Nullus vicecomes, constabularius, coronatores, vel alii ballivi nostri, teneant placita coronae nostrae.
No sheriff[s], constable[s], coroners or other of our bailiffs are to hold the pleas of our crown.
The term `pleas of the crown’ covered a number of royal rights, but fundamental to them was the king’s jurisdiction over serious crimes (homicide, arson, rape etc.), and it was with this that Clause 24 was primarily concerned. In the period immediately after the Norman Conquest such crimes had usually been dealt with in the county court, where the sheriff presided, but the twelfth century saw a steady reduction in his powers.
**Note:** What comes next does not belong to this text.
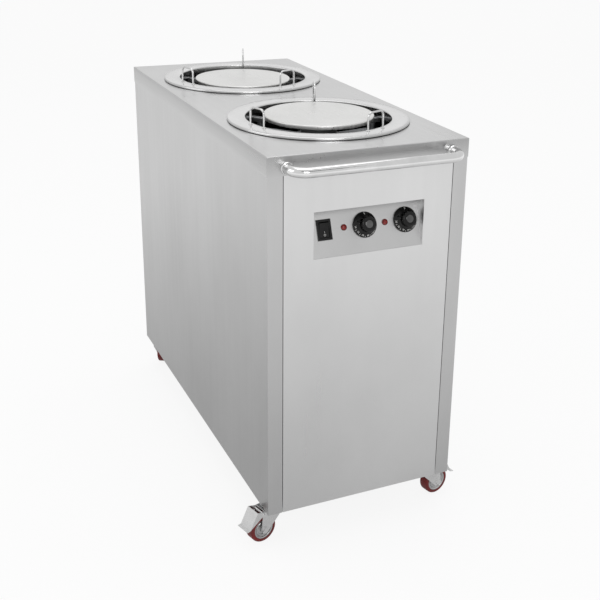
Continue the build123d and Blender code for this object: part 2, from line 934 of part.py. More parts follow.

Justice was increasingly administered by professionals appointed from Westminster, and new controls were created, notably the office of coroner, to increase efficiency and to prevent corruption, with its attendant loss of revenue by the king, on the part of sheriffs and their subordinates. But there were still areas of uncertainty, particularly where theft was concerned, and sheriffs could still sometimes exercise jurisdiction over matters from which they had usually come to be excluded. In the last years of John’s reign, when the judicial system came under increasingly heavy pressure, their importance as royal agents not only allowed them to exploit their powers at the expense of those they governed, in ways which included dealing with matters arising from pleas of the crown, but they were also employed by the king as justices in judicial visitations which were largely money-raising enterprises. The result was a blanket prohibition on the employment of sheriffs, and all other local officials, in the hearing of crown pleas, one which was maintained thereafter.